A member of the Associated Landscape Contractors of Colorado, Bloom worked as a florist before designing landscapes. Consequently, she shops floral supply stores as well as the nursery-greenhouses and uses branches along with dried flowers and mosses. For dramatic height, she likes curly willow, gleaming white aspen or bright red-twig dogwood branches.

“You can use the branches a few years before retiring them,” she said.

Bloom adds eucalyptus and mosses, both available in many colors. She might under-plant with pansies or ivy. Or she covers bare soil with moss.

“The mosses comes in colors from lime chartreuse to dark green. You have something green all winter without anything truly living,” Bloom said.

“This combination will last all winter. You don’t have to touch it until spring. And every time you walk by, you get the lovely fragrance from the eucalyptus.”

To keep the patio table from appearing too bare, Huston suggested something for the birds: “Place a small bird bath on your patio table and fill it with birdseed,” Huston said. “You’ll be attracting birds from all over the neighborhood.”

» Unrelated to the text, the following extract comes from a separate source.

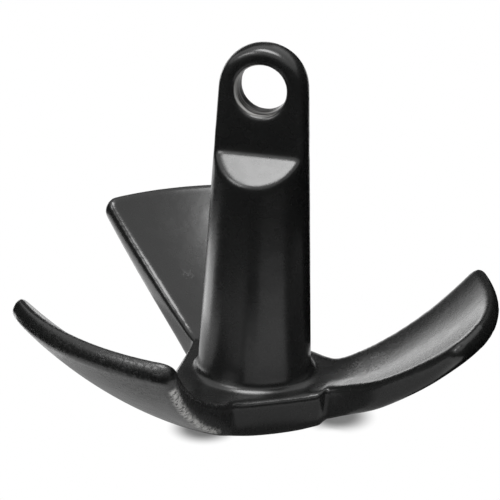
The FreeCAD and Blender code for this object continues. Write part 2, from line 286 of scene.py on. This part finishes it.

Annie Huston, owner of Birdsall and Co. Home and Garden shop preps her store for it's reopening this week at it's new location on South Broadway  on November 7, 2016 in Englewood, Colorado. Huston can help teach homeowners how to keep outdoor living spaces tidy and cheerful for the fall/early winter season. The natural boxwood plants are real but have been preserved so they look fresh and green into the fall and winter when placed in outdoor pots.
Helen H. Richardson, The Denver Post
Annie Huston, owner of Birdsall and Co. Home and Garden shop preps her store for it’s reopening this week at it’s new location on South Broadway on November 7, 2016 in Englewood, Colorado. Huston can help teach homeowners how to keep outdoor living spaces tidy and cheerful for the fall/early winter season. The natural boxwood plants are real but have been preserved so they look fresh and green into the fall and winter when placed in outdoor pots.

To perk up the dreary winter landscape, Bloom frequently adds a bouquet of cut flowers to her outdoor tables.

When temperatures drop, warmth is key to comfort outdoors.

“Fire is definitely a big reason why people want to go outside. On a cooler evening, some sort of fire feature draws you out,” Bloom said.

Though her designs frequently incorporate built-in custom fire pits, she said half of her clients prefer the flexibility of portable features.

If you don’t have a fire feature, huddle around a portable heater.

“Some are more interesting now in terms of décor. We have one that has a column of fire rather than just the propane base with umbrella hood,” Bloom said.

She’s also stoked about eco-friendly bioethanol fuel fire tables: “They’re budget friendly way to add a mini flame on any table and can be used inside or outdoors,” she said. “They don’t put out as much warmth as ambiance.”

For a low-tech way to stay toasty outdoors, Bloom embraced a Scandinavian tradition. “My husband and I were in Sweden, and every restaurant had a beautiful bucket full of blankets. It was so cozy to sit around wrapped in a blanket instead of getting chilly.”

Following suit, the Blooms added a galvanized tub full of blankets to their home’s outdoor living space. “We have a few wool, but mostly cotton blankets,” she said. “You want something easy to wash.”